---------- Data ----------

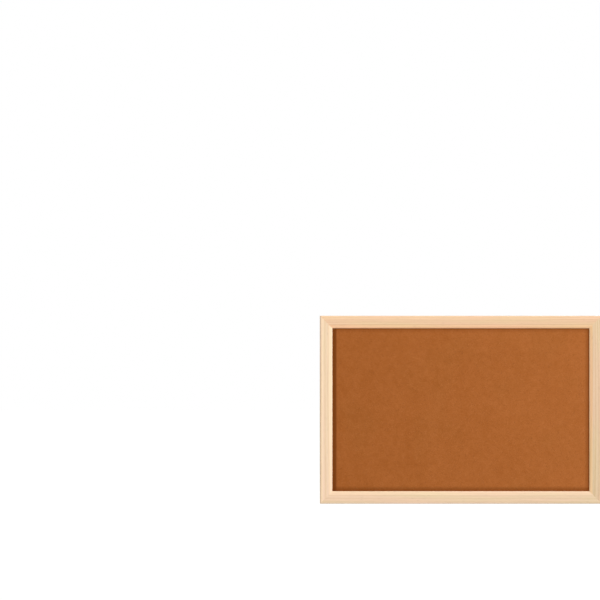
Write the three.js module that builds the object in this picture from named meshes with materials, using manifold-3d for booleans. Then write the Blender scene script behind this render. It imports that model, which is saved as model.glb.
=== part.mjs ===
// Cork pin board in a mitred pine frame, hung on a wall by two swinging rings.
// Millimetres. +Z is up, the cork faces -Y, and the wall is on the +Y side.
// The origin is midway between the rings, in the plane of the frame's back, at the height where the
// wall's hooks bear in them.

import * as THREE from "three";
import { mergeVertices } from "three/addons/utils/BufferGeometryUtils.js";
import Module from "manifold-3d";

const wasm = await Module();
wasm.setup();

// Whole board
const boardWidth = 450;
const boardHeight = 300;
const hooksBelowTop = 40; // from the frame's top edge down to the height where the hooks bear

// Panel stack, from the front: cork glued to a soft fibre core, then a hardboard back
const corkThickness = 2;
const coreThickness = 5.5;
const backThickness = 2.5;
const panelClearance = 0.5; // between the stack's edges and the rebate wall
const backRecess = 3; // how far the hardboard sits in from the frame's back

// Pine moulding, seen in section
const mouldingWidth = 20; // outer edge to inner edge
const lipThickness = 4; // wood in front of the cork, at the crown
const rebateCover = 5.5; // how far the lip reaches over the panel
const outerRound = 2.5; // radius of the outer front arris
const faceFallWidth = 8; // the face starts to fall this far from the inner edge
const faceFall = 1.5; // how much lower the face is at the lip
const lipRound = 1.2; // rounding of the lip's inner arris
const backEase = 0.5; // chamfer on the outer back arris
const fallControlShare = 0.62; // of the falling width, where the fall's curve turns

// V-nails across each mitre, driven in from the back
const vNailLeg = 4.6;
const vNailThickness = 0.4;
const vNailBend = 0.9; // radius at the bend, to the middle of the strip
const vNailDepth = 8;
const vNailSunk = 0.3;
const vNailPlaceShares = { outer: 0.25, inner: 0.66 }; // of the back face's width, in from the outer edges

// Framer's points, flat steel blades driven into the rebate wall behind the panel
const pointLength = 15;
const pointWidth = 6.5;
const pointThickness = 0.4;
const pointDriven = 7; // length inside the wood
const pointTaper = 4; // length of the sharpened end
const pointCorner = 0.8; // rounding of the free end's corners
const pointsAcross = 3; // on the top and bottom rails
const pointsUpright = 2; // on the side rails

// Ring hangers on the side rails: a folded strap, a ring bent from wire, and one screw
const ringWire = 2;
const ringSideGap = 0.8; // strap edge to ring leg
const ringLeg = 3.6; // from the bar to the start of the arch
const ringBend = 1.6; // bend radius at the bar's two corners, to the wire's middle
const ringButtGap = 0.4; // the wire's two ends nearly meet inside the strap's loop
const ringRestGap = 0.3; // arch to wood, as the ring leans on the rail
const strapWidth = 8;
const strapThickness = 0.8;
const strapPlyGap = 0.2; // between the strap's two plies
const strapJogRadius = 1.2; // bend under the loop, to the middle of the sheet
const loopClearance = 0.2; // between the ring's bar and the loop
const screwBelowBar = 9;
const strapHoleClearance = 0.3; // on the screw's radius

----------

Work to complete: Your task is to return the full listing exactly as it was given.

Exercise output:
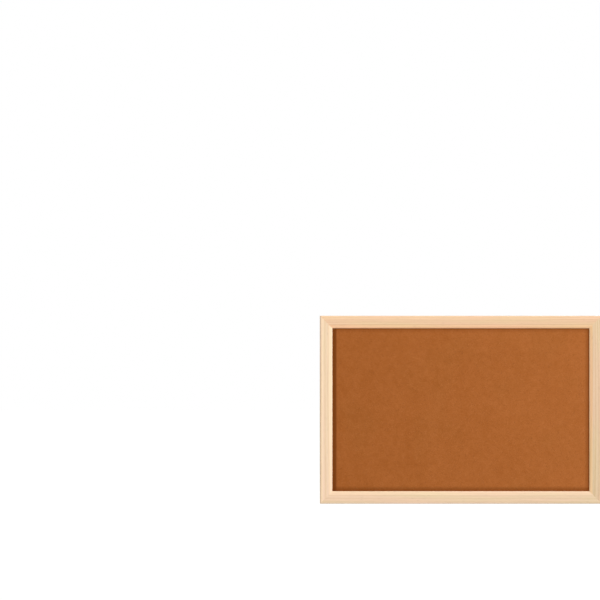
Write the three.js module that builds the object in this picture from named meshes with materials, using manifold-3d for booleans. Then write the Blender scene script behind this render. It imports that model, which is saved as model.glb.
=== part.mjs ===
// Cork pin board in a mitred pine frame, hung on a wall by two swinging rings.
// Millimetres. +Z is up, the cork faces -Y, and the wall is on the +Y side.
// The origin is midway between the rings, in the plane of the frame's back, at the height where the
// wall's hooks bear in them.

import * as THREE from "three";
import { mergeVertices } from "three/addons/utils/BufferGeometryUtils.js";
import Module from "manifold-3d";

const wasm = await Module();
wasm.setup();

// Whole board
const boardWidth = 450;
const boardHeight = 300;
const hooksBelowTop = 40; // from the frame's top edge down to the height where the hooks bear

// Panel stack, from the front: cork glued to a soft fibre core, then a hardboard back
const corkThickness = 2;
const coreThickness = 5.5;
const backThickness = 2.5;
const panelClearance = 0.5; // between the stack's edges and the rebate wall
const backRecess = 3; // how far the hardboard sits in from the frame's back

// Pine moulding, seen in section
const mouldingWidth = 20; // outer edge to inner edge
const lipThickness = 4; // wood in front of the cork, at the crown
const rebateCover = 5.5; // how far the lip reaches over the panel
const outerRound = 2.5; // radius of the outer front arris
const faceFallWidth = 8; // the face starts to fall this far from the inner edge
const faceFall = 1.5; // how much lower the face is at the lip
const lipRound = 1.2; // rounding of the lip's inner arris
const backEase = 0.5; // chamfer on the outer back arris
const fallControlShare = 0.62; // of the falling width, where the fall's curve turns

// V-nails across each mitre, driven in from the back
const vNailLeg = 4.6;
const vNailThickness = 0.4;
const vNailBend = 0.9; // radius at the bend, to the middle of the strip
const vNailDepth = 8;
const vNailSunk = 0.3;
const vNailPlaceShares = { outer: 0.25, inner: 0.66 }; // of the back face's width, in from the outer edges

// Framer's points, flat steel blades driven into the rebate wall behind the panel
const pointLength = 15;
const pointWidth = 6.5;
const pointThickness = 0.4;
const pointDriven = 7; // length inside the wood
const pointTaper = 4; // length of the sharpened end
const pointCorner = 0.8; // rounding of the free end's corners
const pointsAcross = 3; // on the top and bottom rails
const pointsUpright = 2; // on the side rails

// Ring hangers on the side rails: a folded strap, a ring bent from wire, and one screw
const ringWire = 2;
const ringSideGap = 0.8; // strap edge to ring leg
const ringLeg = 3.6; // from the bar to the start of the arch
const ringBend = 1.6; // bend radius at the bar's two corners, to the wire's middle
const ringButtGap = 0.4; // the wire's two ends nearly meet inside the strap's loop
const ringRestGap = 0.3; // arch to wood, as the ring leans on the rail
const strapWidth = 8;
const strapThickness = 0.8;
const strapPlyGap = 0.2; // between the strap's two plies
const strapJogRadius = 1.2; // bend under the loop, to the middle of the sheet
const loopClearance = 0.2; // between the ring's bar and the loop
const screwBelowBar = 9;
const strapHoleClearance = 0.3; // on the screw's radius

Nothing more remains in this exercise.